- DVD cover
- Directed by: Sean Abley
- Written by: Sean Abley
- Produced by: John Carrozza Doug Prinzivalli Matt Mishkoff Sean Abley
- Starring: Derek Long Matthew Montgomery Rasool Jahan Allie Rivenbark Alexandra Billings
- Cinematography: Ivan Corona
- Edited by: David Kittredge
- Music by: Jennifer Kes Remington
- Distributed by: TLA Releasing
- Release dates: July 14, 2007 (Philadelphia International Gay and Lesbian Film Festival);
- Running time: 90 minutes
- Country: United States
- Language: English

= Socket (film) =

Socket is an independent sci-fi erotic thriller directed by Sean Abley, produced by John Carrozza, Sean Abley, Matt Mishkoff and Doug Prinzivalli, and starring Derek Long as Dr. Bill and Matthew Montgomery as Dr. Craig Murphy. It was released in 2007.

== Plot ==
Socket is a dark sexual tale of a gay man being drawn into a cult of electricity addicts after being struck by lightning. Bill (Derek Long), a surgeon, is struck by lightning and winds up recovering in his own hospital. There he meets an intern named Craig (Matthew Montgomery), who suffered the same natural accident and has developed an appetite - a capacitance - for electrical voltage. After meeting him, Bill realizes he has the same craving. Craig introduces him to an underground group of people who all share this addiction. Bill then uses his surgical knowledge to come up with a method of inserting electric sockets and prongs into the members' wrists so they can "juice up". But after Bill accidentally discovers that he can mainline electricity from living people, he becomes hooked on absorbing this particular kind of power.

== Cast ==
- Derek Long as Dr. Bill Matthews
- Matthew Montgomery as Dr. Craig Murphy
- Rasool Jahan as Carol
- Allie Rivenbark as Olivia
- Alexandra Billings as Dr. Emily Andersen

Supporting cast includes Sean Abley, Jay Costelo, Georgia Jean, Victor López, Amy Sidney, Sandy Lawson, Alisha Seaton and Bridgette Wright as members of "the group".
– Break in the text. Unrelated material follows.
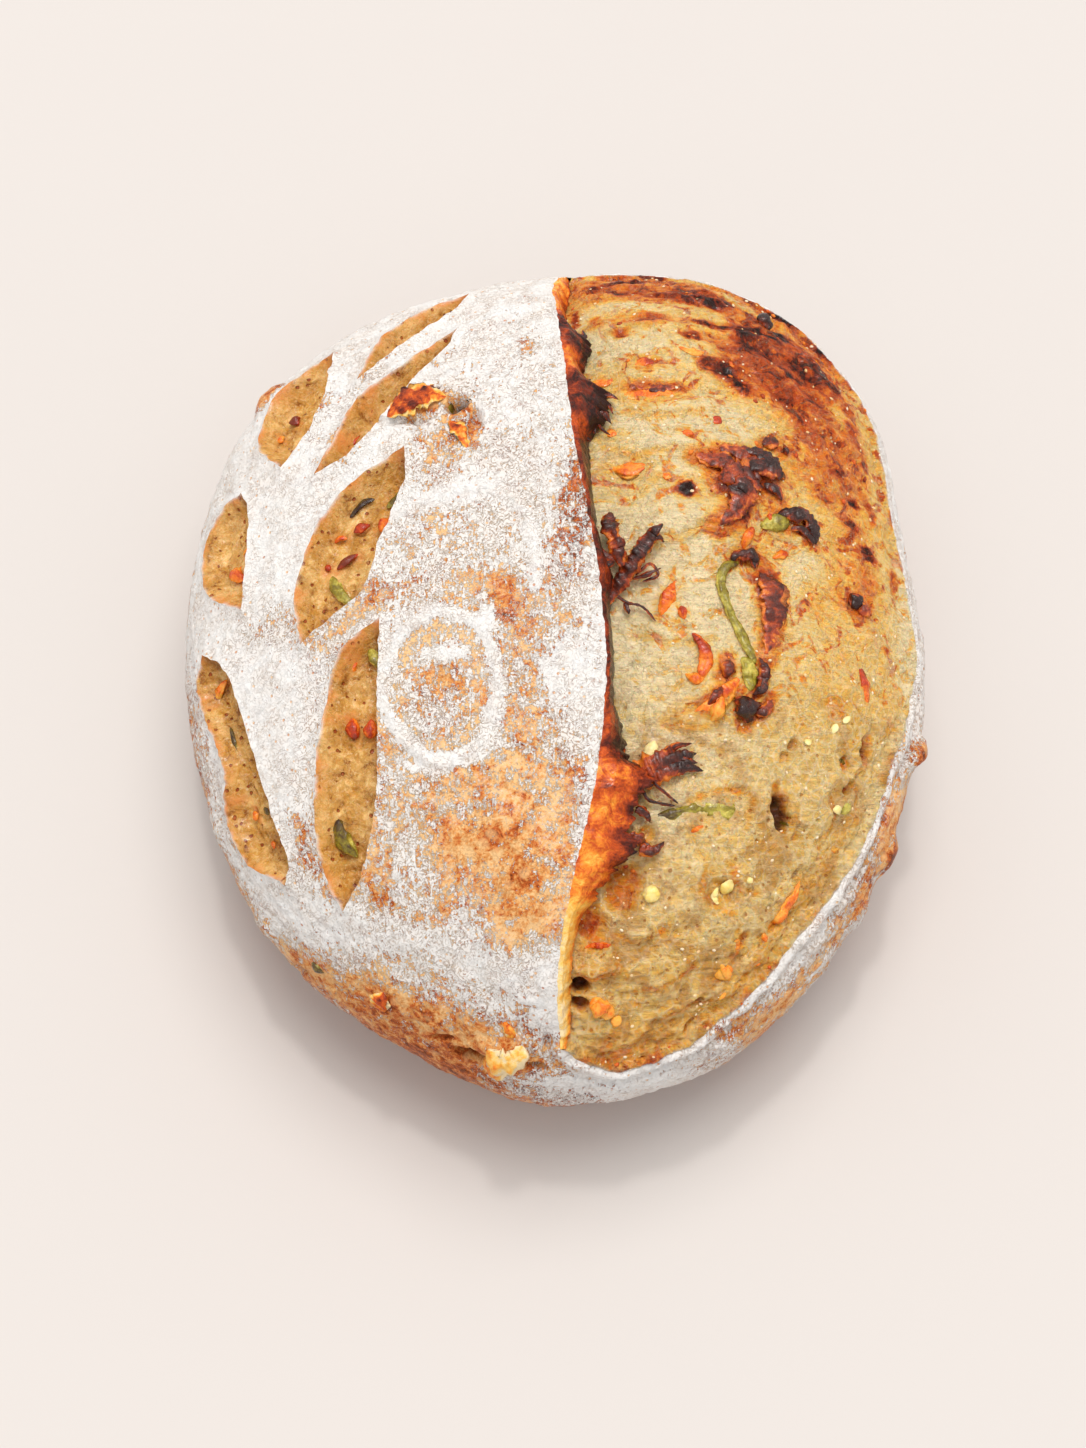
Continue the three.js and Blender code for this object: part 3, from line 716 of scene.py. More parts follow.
class Nodes:
    """Adds nodes to one node tree. An input is a plain value or another node's output."""

    def __init__(self, tree):
        self.tree = tree

    def add(self, kind, inputs=None, **settings):
        made = self.tree.nodes.new(kind)
        for name, value in settings.items():
            setattr(made, name, value)
        for key, value in (inputs or {}).items():
            if isinstance(value, bpy.types.NodeSocket):
                self.tree.links.new(value, made.inputs[key])
            else:
                made.inputs[key].default_value = value
        return made

    def maths(self, operation, a, b=0.0):
        return self.add("ShaderNodeMath", {0: a, 1: b}, operation=operation).outputs[0]

    def plus(self, a, b):
        return self.maths("ADD", a, b)

    def minus(self, a, b):
        return self.maths("SUBTRACT", a, b)

    def times(self, a, b):
        return self.maths("MULTIPLY", a, b)

    def larger(self, a, b):
        return self.maths("MAXIMUM", a, b)

    def falling(self, start, slope, value):
        """A share that falls from the start as the value rises, down to nothing."""
        return self.larger(self.minus(start, self.times(value, slope)), 0.0)

    def vector_maths(self, operation, a, b):
        return self.add("ShaderNodeVectorMath", {0: a, 1: b}, operation=operation).outputs[0]

    def scaled(self, vector, scale):
        return self.vector_maths("MULTIPLY", vector, scale)

    def noise(self, vector, scale, detail=3.0, distortion=0.0, roughness=0.55):
        inputs = {"Vector": vector, "Scale": scale, "Detail": detail, "Distortion": distortion,
                  "Roughness": roughness}
        return self.add("ShaderNodeTexNoise", inputs).outputs["Fac"]

    def warped(self, vector, scale, amount):
        """The vector, pushed about by noise of that scale, by up to about the amount."""
        inputs = {"Vector": vector, "Scale": scale, "Detail": 2.0}
        wave = self.add("ShaderNodeTexNoise", inputs).outputs["Color"]
        push = self.scaled(self.vector_maths("SUBTRACT", wave, (0.5, 0.5, 0.5)), (2 * amount,) * 3)
        return self.vector_maths("ADD", vector, push)

    def web(self, vector, scale, width):
        """1 on a web of strands and 0 inside its cells."""
        inputs = {"Vector": self.warped(vector, scale * 0.6, 0.6 / scale), "Scale": scale}
        away = self.add("ShaderNodeTexVoronoi", inputs, feature="DISTANCE_TO_EDGE").outputs["Distance"]
        return self.band(away, width, 0.0)

    def dots(self, vector, scale, size):
        """1 at the middle of scattered dots, 0 between them. The size is a share of their spacing."""
        away = self.add("ShaderNodeTexVoronoi", {"Vector": vector, "Scale": scale}).outputs["Distance"]
        return self.band(away, size, size * 0.5)

    def band(self, value, low, high):
        """0 at low and 1 at high, smoothly between."""
        inputs = {"Value": value, "From Min": low, "From Max": high}
        return self.add("ShaderNodeMapRange", inputs, interpolation_type="SMOOTHSTEP").outputs[0]

    def crossings(self, value, width):
        """1 along the wriggling lines where noise passes through a half."""
        return self.band(self.maths("ABSOLUTE", self.minus(value, 0.5)), width, 0.0)

    def pushed(self, value, *pushes):
        """The value plus each (noise, amount), where the noise is centred on a half."""
        for source, amount in pushes:
            value = self.plus(value, self.times(self.minus(source, 0.5), amount))
        return value

    def ramp(self, value, stops):
        made = self.add("ShaderNodeValToRGB", {"Fac": value})
        elements = made.color_ramp.elements
        while len(elements) < len(stops):
            elements.new(0.5)
        for element, (place, colour) in zip(elements, stops):
            element.position = place
            element.color = colour
        return made.outputs["Color"]

    def mix(self, share, a, b, blend="MIX"):
        made = self.add("ShaderNodeMix", {0: share, 6: a, 7: b}, data_type="RGBA", blend_type=blend)
        return made.outputs[2]

    def tinted(self, share, colour, tint):
        """The colour, multiplied by a tint as far as the share says."""
        return self.mix(share, colour, self.mix(1.0, colour, tint, "MULTIPLY"))

    def painted_relief_light(self, colour, height, middle, painted_shade_share, painted_highlight_share):
        """The colour, with painted shade below the middle height and a painted highlight above it."""
        sunk = self.times(self.band(height, middle - 0.06, middle - 0.46), painted_shade_share)
        proud = self.times(self.band(height, middle + 0.04, middle + 0.4), painted_highlight_share)
        return self.mix(proud, self.tinted(sunk, colour, PAINTED_SHADE), PALE_CRUMB)

    def attribute(self, name):
        return self.add("ShaderNodeAttribute", attribute_name=name).outputs["Fac"]

    def bump(self, height, distance, strength=1.0):
        inputs = {"Height": height, "Distance": distance, "Strength": strength}
        return self.add("ShaderNodeBump", inputs).outputs[0]

    def effect(self, group, inputs):
        return self.add("ShaderNodeGroup", inputs, node_tree=group).outputs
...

Also appearing in smaller roles are Andrew Pinon, Bobaloo Koenig, Krista Pelen, Shanee Wilson, Staci Mallett, Rhoda Pell, Mari Marks, Timothy J. Hearl, Doug Prinzivalli, Tony Spatafora, Shannon Lee, Erin Scott, Ray Tutano, Eddie Borey, Brad Taylor, John Carrozza, Jessica Jones and Gage Hubbard.

== Release history ==
Socket had its World Premiere on July 14, 2007, at the Philadelphia International Gay & Lesbian Film Festival and was followed by its West Coast Premiere on July 20 in Los Angeles at Outfest 07. It was released on DVD on 25 March 2008 by TLA Releasing in the US. On 9 June 2008, the DVD was released in Europe.

== Awards ==
The film was awarded an AT&T Pioneers: Best of Festival Award jury prize at The Indianapolis LGBT Film Festival in November 2007.

==Reception==
Don Willmott from Filmcritic.com also noted "low-powered sci-fi exercise is actually a soft-core gay skin flick masquerading as some kind of "thriller" ".
Martin Gray from eyeforfilm.co.uk was more savage about the film, saying "thriller isn't the word I'd use to describe the film - "borer" maybe. "Stupid", "insulting" and "witless" also come to mind. Let's be generous and go for a phrase or two such as "badly written" and "ineptly acted"."